## Modeling code records
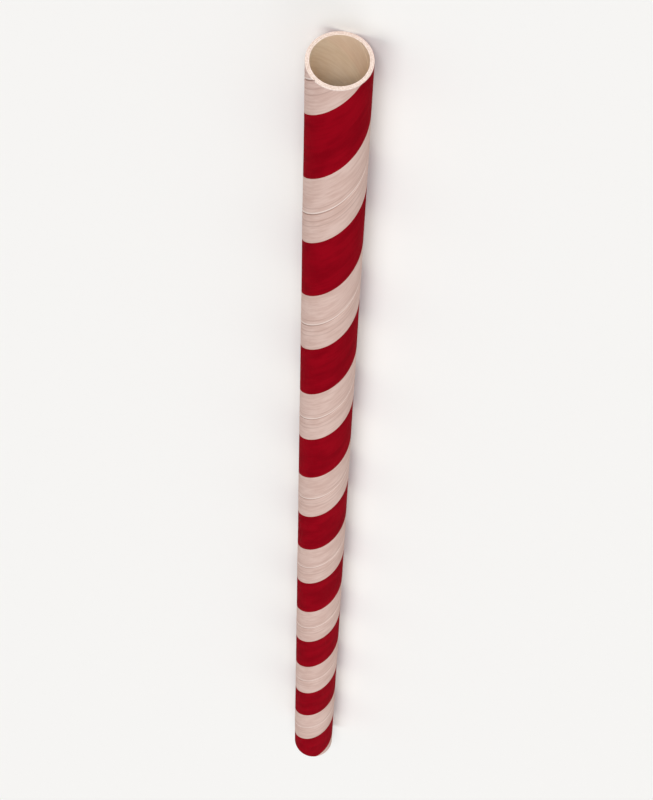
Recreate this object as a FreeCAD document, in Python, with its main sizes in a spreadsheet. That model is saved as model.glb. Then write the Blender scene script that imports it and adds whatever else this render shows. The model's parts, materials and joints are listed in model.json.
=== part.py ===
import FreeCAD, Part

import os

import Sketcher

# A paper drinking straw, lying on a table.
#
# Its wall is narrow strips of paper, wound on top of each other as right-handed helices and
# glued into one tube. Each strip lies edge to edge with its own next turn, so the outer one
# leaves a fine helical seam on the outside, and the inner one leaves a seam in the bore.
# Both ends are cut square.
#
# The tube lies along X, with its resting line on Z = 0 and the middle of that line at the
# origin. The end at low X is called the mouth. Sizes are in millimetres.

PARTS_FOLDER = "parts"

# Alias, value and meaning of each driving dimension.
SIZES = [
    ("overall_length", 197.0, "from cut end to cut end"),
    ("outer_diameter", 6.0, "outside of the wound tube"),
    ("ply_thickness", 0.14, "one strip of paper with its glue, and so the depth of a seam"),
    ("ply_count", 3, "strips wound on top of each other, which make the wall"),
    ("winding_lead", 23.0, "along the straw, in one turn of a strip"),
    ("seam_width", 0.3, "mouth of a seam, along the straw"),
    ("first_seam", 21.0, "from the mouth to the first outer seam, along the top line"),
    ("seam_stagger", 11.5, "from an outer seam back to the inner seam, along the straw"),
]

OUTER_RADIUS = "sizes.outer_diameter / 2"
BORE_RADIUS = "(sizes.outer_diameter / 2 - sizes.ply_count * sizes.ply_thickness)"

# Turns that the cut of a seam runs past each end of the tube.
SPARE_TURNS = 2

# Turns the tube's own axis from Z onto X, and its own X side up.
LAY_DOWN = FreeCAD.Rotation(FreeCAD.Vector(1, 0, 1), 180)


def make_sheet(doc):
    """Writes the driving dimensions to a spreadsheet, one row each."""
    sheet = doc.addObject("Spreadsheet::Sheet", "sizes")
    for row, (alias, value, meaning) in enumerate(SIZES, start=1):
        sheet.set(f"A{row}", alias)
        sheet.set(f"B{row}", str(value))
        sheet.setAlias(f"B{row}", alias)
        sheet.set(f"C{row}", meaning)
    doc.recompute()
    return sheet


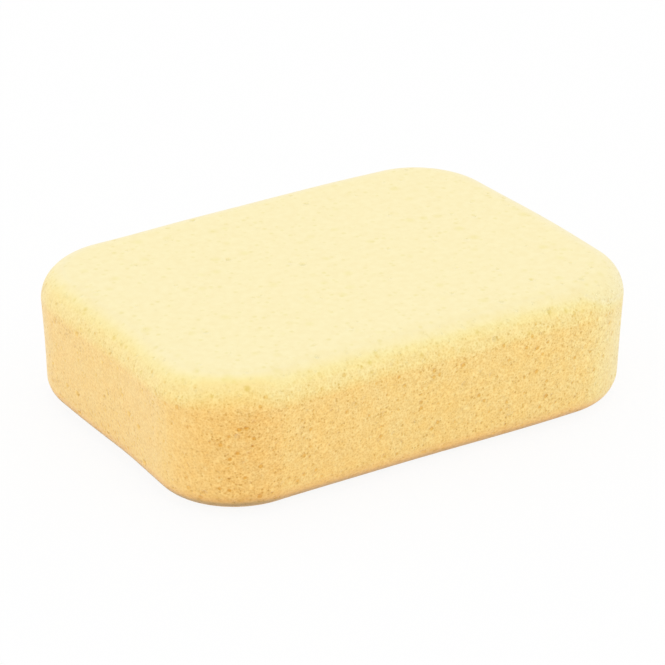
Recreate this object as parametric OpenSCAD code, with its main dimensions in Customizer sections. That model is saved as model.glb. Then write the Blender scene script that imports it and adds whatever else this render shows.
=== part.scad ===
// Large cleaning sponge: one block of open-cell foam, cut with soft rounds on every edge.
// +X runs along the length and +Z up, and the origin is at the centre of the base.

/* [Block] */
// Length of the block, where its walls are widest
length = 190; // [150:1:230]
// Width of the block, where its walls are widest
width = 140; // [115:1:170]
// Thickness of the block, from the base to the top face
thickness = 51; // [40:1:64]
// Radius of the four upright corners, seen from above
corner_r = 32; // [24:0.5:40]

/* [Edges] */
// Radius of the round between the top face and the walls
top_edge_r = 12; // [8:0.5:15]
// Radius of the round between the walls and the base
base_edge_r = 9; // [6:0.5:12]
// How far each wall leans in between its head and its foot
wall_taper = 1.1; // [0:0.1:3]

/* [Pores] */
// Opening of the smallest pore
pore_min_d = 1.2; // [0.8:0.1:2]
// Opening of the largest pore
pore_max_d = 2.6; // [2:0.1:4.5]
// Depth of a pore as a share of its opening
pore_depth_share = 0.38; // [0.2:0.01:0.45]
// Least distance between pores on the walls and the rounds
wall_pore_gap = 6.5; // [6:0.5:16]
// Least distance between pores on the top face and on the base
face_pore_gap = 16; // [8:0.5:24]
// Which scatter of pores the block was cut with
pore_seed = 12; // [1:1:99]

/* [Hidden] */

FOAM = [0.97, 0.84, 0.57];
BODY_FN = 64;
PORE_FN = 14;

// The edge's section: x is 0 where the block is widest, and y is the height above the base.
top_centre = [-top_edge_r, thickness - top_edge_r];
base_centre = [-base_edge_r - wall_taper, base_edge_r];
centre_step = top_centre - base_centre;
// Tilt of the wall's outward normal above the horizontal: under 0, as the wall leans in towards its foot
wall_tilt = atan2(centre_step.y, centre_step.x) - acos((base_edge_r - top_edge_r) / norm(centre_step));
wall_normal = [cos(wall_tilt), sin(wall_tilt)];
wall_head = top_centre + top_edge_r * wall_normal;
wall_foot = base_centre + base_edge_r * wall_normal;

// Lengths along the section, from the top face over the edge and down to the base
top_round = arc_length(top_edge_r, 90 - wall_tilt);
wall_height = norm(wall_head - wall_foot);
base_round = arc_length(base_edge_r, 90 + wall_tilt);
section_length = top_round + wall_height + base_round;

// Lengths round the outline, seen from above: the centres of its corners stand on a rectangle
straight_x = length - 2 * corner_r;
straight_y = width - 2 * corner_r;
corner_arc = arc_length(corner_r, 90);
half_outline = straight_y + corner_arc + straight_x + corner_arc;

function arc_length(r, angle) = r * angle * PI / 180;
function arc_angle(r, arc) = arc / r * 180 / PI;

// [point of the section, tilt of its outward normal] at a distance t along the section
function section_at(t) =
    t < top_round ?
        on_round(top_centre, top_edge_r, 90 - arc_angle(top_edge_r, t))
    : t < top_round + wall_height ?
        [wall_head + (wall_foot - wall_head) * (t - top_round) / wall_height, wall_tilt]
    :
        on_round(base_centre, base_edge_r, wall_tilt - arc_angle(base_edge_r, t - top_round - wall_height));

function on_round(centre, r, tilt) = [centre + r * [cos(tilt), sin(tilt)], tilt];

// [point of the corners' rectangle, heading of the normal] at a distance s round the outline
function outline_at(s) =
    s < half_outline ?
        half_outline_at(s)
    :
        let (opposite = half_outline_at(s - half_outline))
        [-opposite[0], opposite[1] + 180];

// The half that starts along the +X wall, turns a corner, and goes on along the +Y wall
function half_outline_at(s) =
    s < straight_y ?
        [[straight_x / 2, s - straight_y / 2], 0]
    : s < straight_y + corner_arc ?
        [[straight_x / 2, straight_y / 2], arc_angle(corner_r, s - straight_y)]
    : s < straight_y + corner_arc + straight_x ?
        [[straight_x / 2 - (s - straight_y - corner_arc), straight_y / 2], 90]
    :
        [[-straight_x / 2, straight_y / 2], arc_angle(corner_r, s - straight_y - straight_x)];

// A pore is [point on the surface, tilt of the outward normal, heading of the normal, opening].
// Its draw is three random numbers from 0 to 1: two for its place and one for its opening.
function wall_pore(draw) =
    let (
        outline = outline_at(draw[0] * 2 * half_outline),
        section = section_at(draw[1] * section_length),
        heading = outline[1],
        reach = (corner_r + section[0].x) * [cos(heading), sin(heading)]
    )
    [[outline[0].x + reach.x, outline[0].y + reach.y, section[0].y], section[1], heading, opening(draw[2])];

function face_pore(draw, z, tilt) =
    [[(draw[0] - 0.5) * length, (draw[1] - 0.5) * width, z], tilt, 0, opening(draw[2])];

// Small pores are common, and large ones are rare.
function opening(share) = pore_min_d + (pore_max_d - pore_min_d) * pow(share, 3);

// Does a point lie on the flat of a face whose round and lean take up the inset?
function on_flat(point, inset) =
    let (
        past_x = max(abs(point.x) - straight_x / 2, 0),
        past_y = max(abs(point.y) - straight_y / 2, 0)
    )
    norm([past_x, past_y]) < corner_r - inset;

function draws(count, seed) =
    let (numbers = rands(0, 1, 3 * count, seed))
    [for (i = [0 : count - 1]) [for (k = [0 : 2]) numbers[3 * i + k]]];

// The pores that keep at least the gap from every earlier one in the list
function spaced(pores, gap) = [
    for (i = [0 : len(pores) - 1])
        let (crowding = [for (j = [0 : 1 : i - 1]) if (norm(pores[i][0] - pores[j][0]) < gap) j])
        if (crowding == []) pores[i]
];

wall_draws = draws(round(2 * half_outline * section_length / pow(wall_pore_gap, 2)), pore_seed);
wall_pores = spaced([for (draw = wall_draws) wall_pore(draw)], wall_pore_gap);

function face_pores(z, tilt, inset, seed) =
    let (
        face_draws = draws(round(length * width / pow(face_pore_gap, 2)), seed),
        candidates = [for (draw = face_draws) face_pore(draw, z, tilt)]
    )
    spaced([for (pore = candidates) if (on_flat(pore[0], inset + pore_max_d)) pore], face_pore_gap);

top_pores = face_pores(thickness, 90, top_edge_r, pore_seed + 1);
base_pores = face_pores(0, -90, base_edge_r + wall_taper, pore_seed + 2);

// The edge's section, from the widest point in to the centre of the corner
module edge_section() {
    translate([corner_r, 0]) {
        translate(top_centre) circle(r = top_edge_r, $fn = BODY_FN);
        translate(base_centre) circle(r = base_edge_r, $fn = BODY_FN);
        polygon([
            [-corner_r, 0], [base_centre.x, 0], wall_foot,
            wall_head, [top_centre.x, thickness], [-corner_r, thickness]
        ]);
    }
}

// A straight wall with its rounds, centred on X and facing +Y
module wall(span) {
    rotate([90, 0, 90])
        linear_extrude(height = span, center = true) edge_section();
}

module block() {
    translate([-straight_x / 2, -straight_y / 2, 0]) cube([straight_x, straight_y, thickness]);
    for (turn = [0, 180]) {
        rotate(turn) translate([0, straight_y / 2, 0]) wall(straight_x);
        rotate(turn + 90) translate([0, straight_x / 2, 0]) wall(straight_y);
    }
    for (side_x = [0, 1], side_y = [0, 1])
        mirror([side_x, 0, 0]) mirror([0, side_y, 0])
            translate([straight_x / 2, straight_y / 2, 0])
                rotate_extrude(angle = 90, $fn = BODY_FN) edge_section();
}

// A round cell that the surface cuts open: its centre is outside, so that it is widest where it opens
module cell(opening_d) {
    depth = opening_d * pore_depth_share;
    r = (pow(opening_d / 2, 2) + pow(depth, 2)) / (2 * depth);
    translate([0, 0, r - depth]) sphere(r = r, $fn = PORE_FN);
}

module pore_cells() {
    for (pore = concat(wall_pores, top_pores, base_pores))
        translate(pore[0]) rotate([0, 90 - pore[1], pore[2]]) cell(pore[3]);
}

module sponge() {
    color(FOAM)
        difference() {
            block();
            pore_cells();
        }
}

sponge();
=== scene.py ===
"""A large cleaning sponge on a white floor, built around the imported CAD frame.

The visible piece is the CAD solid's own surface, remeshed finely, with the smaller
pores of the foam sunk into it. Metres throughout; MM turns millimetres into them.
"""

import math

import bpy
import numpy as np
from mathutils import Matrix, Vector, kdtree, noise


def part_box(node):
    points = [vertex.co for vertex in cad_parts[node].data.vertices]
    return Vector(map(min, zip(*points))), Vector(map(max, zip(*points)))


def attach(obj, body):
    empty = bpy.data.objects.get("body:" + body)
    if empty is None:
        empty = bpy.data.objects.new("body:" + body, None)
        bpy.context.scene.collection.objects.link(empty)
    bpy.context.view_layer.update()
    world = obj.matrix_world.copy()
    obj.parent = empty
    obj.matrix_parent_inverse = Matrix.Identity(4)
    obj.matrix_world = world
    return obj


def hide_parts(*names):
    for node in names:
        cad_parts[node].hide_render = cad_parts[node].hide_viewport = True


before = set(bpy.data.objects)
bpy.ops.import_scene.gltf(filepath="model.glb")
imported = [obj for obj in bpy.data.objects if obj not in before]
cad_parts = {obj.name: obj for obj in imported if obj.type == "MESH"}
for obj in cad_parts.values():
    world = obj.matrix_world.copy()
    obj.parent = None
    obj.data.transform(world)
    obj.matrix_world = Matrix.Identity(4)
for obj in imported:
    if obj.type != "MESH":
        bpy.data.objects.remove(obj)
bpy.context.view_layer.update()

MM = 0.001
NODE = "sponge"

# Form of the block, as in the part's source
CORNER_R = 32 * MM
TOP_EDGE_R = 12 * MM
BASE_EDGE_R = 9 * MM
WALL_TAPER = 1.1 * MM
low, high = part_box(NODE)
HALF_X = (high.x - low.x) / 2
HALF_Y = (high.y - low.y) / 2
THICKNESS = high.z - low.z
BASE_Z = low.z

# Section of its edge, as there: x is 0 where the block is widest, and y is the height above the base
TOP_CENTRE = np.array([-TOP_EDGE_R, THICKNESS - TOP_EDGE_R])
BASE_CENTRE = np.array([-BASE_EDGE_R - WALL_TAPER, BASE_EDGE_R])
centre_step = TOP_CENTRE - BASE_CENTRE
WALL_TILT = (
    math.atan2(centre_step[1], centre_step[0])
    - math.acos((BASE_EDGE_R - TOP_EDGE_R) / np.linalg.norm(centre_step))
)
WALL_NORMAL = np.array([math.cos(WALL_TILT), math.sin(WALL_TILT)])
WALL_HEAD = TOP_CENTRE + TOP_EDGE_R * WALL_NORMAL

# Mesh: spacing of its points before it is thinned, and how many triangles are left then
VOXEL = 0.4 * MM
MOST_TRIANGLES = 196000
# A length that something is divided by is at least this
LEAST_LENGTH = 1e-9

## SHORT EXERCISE
Which lines contain "empty"? Copy each of them.

## COMPLETE RESPONSE
    empty = bpy.data.objects.get("body:" + body)
    if empty is None:
        empty = bpy.data.objects.new("body:" + body, None)
        bpy.context.scene.collection.objects.link(empty)
    obj.parent = empty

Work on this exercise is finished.